Un symptôme des crispations latentes apparut quand, à la mi-septembre, sur fond de critiques américaines contre le laxisme chinois à l’égard de Pyongyang et, continuant, une politique de protection de ses technologies sensibles, la Maison Blanche a bloqué le rachat de la société californienne Lattice Semiconductor par un fond d’investissement lié au gouvernement chinois. Sur le fond de tableau de la guerre des micro-processeurs lire notre article : L’impitoyable guerre des microprocesseurs. (Suite)

En substance, les reproches adressées par Wilbur Ross à la Chine touchent à une série de sujets déjà anciens qui, depuis des lustres, constituent l’arrière plan de la relation de la Chine avec les pays développés : le non respect du droit commercial, le viol de la propriété intellectuelle et l’absence de réciprocité dans l’accès au marché.

Wilbur Ross les a rappelés avec force, fustigeant notamment l’obligation faite aux investisseurs étrangers de s’associer à un groupe chinois, créant une plateforme de transferts de technologies, condition impérative de l’accès au marché chinois.

« Nous comprenons le désir des Chinois d’autosuffisance. Si leur manière d’y parvenir passe par une compétition libre, ouverte et loyale, nous n’y voyons aucun inconvénient. Mais la Maison Blanche s’opposera à ce que l’accès au marché chinois soit tributaire d’un transfert obligatoire de technologies ».

Selon des proches de l’ambassade américaine à Pékin, la mise en garde inquiète les Chinois qui, en privé, redoutent les conséquences de la commission d’enquête promise en novembre par Donald Trump sur les pratiques commerciales chinoises et le viol de la propriété intellectuelle.

Note(s) :

[1Non au « regime change » ; Non aux pressions visant à l’effondrement du régime ; Non à l’accélération de la réunification ; Non au déploiement militaire américain au nord du 38e parallèle.

[2En 2016, le déficit commercial américain avec la Chine était de 347 Mds de $. L’ampleur de ce déficit doit cependant être tempérée par le fait qu’une partie des importations américaines (électronique, vêtements de marques, machineries) sont en réalité issues de productions américaines délocalisées en Chine.

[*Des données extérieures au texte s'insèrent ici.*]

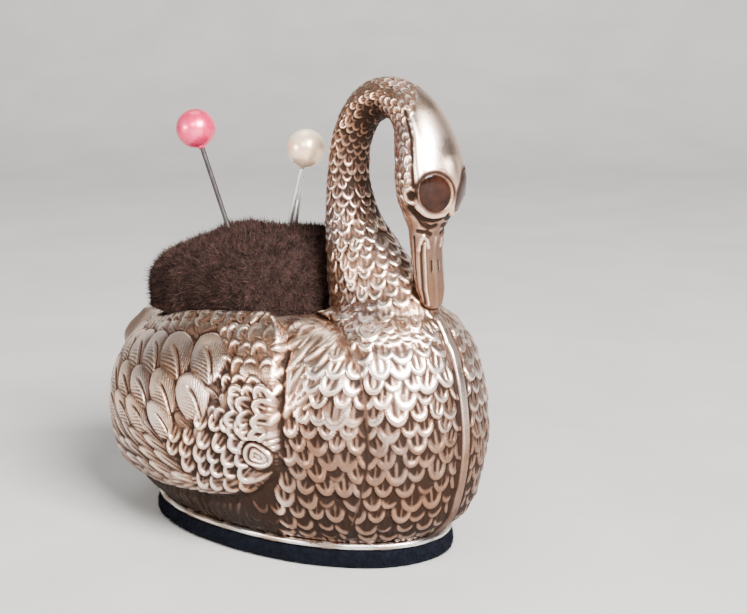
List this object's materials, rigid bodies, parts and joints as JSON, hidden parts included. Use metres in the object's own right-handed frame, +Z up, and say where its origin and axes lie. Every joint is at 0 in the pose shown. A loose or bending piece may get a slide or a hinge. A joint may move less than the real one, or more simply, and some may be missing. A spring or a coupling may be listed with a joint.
{
  "type": "pincushion",
  "caption": "Small swan-shaped stamped-silver pincushion with a brown pile cushion in its back, pearl-headed pins, a needle and a velvet-covered foot.",
  "frame": {"origin": "centre of the flat underside of the foot pad, at the foot's own middle", "axes": "+X towards the breast and beak, +Y the swan's left side, +Z up"},
  "size_m": [0.05, 0.0298, 0.0475],
  "materials": {
    "silver": "oxidised and hand-polished silver, dark in the feather roots",
    "polished_silver": "polished",
    "eye_glass": "dark garnet-brown gloss",
    "board_wood": "plain",
    "navy_velvet": "short pile",
    "wool_stuffing": "loose wool",
    "brown_velvet": "brushed wool pile",
    "steel_wire": "bright drawn wire",
    "pink_pearl": "pearl lustre",
    "cream_pearl": "pearl lustre",
    "needle_steel": "polished"
  },
  "bodies": {
    "swan": {"body_shell_right": "silver", "body_shell_left": "silver", "breast_neck_right": "silver", "breast_neck_left": "silver", "foot_rim": "polished_silver", "eye_right": "eye_glass", "eye_left": "eye_glass", "base_board": "board_wood", "base_cover": "navy_velvet", "stuffing": "wool_stuffing", "cushion_cover": "brown_velvet"},
    "pink_pin": {"pink_pin_shank": "steel_wire", "pink_pin_head": "pink_pearl"},
    "cream_pin": {"cream_pin_shank": "steel_wire", "cream_pin_head": "cream_pearl"},
    "needle": {"needle": "needle_steel"}
  },
  "joints": [
    {"name": "pink_pin_slide", "type": "slide", "parent": "swan", "child": "pink_pin", "axis": [-0.4226, 0, 0.9063], "range_m": [-0.0077, 0.0174]},
    {"name": "cream_pin_slide", "type": "slide", "parent": "swan", "child": "cream_pin", "axis": [0.2924, 0, 0.9563], "range_m": [-0.0056, 0.0194]},
    {"name": "needle_slide", "type": "slide", "parent": "swan", "child": "needle", "axis": [0.225, 0, 0.9744], "range_m": [-0.0045, 0.0204]}
  ]
}
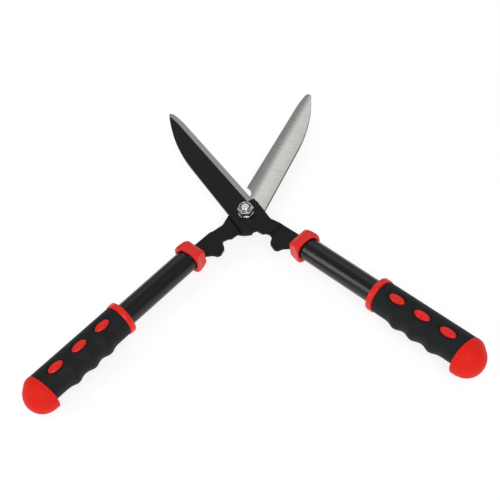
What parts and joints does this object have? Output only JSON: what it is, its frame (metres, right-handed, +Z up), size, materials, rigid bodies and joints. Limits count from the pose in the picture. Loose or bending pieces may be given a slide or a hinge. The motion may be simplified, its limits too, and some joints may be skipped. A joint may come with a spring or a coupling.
{
  "type": "grass shears",
  "caption": "Two-handed grass shears with straight blades on one bolted pivot, tubular handles, ridged rubber grips and domed end caps, shown open.",
  "frame": {"origin": "on the pivot axis, at the flat underside of the pivot bolt's head", "axes": "+Z up along the pivot axis, through the lower blade and then the upper blade; +Y along the centre line between the open blades; +X towards the right handle, which is the upper blade's"},
  "size_m": [0.4606, 0.4181, 0.0415],
  "materials": {
    "upper_blade_steel": "semi-gloss black paint over sheet steel, with a ground bevel along the cutting edge",
    "lower_blade_steel": "ground bare inner face, black paint on the rest",
    "zinc_steel": "bright zinc plate",
    "nylon": "natural nylon",
    "plug_plastic": "moulded dark grey plastic",
    "tube_coating": "gloss black plastic coating on a steel tube",
    "red_plastic": "moulded red plastic, satin gloss",
    "grip_rubber": "soft matte black rubber"
  },
  "bodies": {
    "lower_half": {"lower_blade": "lower_blade_steel", "pivot_bolt": "zinc_steel", "head_washer": "zinc_steel", "nut_washer": "zinc_steel", "pivot_nut": "zinc_steel", "nut_insert": "nylon", "left_tang_plug": "plug_plastic", "left_tang_pin": "zinc_steel", "left_tube": "tube_coating", "left_collar": "red_plastic", "left_grip_core": "red_plastic", "left_grip_sleeve": "grip_rubber", "left_end_cap": "red_plastic"},
    "upper_half": {"upper_blade": "upper_blade_steel", "right_tang_plug": "plug_plastic", "right_tang_pin": "zinc_steel", "right_tube": "tube_coating", "right_collar": "red_plastic", "right_grip_core": "red_plastic", "right_grip_sleeve": "grip_rubber", "right_end_cap": "red_plastic"}
  },
  "joints": [
    {"name": "pivot", "type": "hinge", "parent": "lower_half", "child": "upper_half", "pos_m": [0, 0, 0.01095], "axis": [0, 0, 1], "range_deg": [-53.5, 30]}
  ]
}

Par ailleurs, s’il est vrai que la relation est déséquilibrée, la raison fondamentale en sont les contrastes de développement et l’écart du PNB par habitant (8132 $/hab – 15 400 $ en valeur corrigée - contre 57 746 $ en 2016 - chiffres Banque Mondiale -). De plus, l’interdépendance des deux économies est telle que les mesures correctives radicales portent le risque d’une remise en cause d’équilibres fragiles.

Les bonds du trésor américain détenus par la Chine représentaient 1166 Mds de $ en juillet 2017 (en baisse de 12% depuis juillet 2016). Ils comptent toujours pour 29% de la dette extérieure américaine et constituent une aide directe à la consommation des ménages américains, moteur des exportations et de la croissance chinoises.

Si la Chine réduisait massivement ses achats de bonds de trésor, elle provoquerait une crise aux États-Unis et en Chine même. Enfin il est faux de dire que Pékin manipule sa monnaie à la baisse pour augmenter ses avantages commerciaux. La réalité est qu’au contraire la Banque de Chine tire la valeur du Yuan vers le haut. Entre 2000 et 2013 la valeur du Yuan au Dollar a augmenté en moyenne de 2 à 3% par an.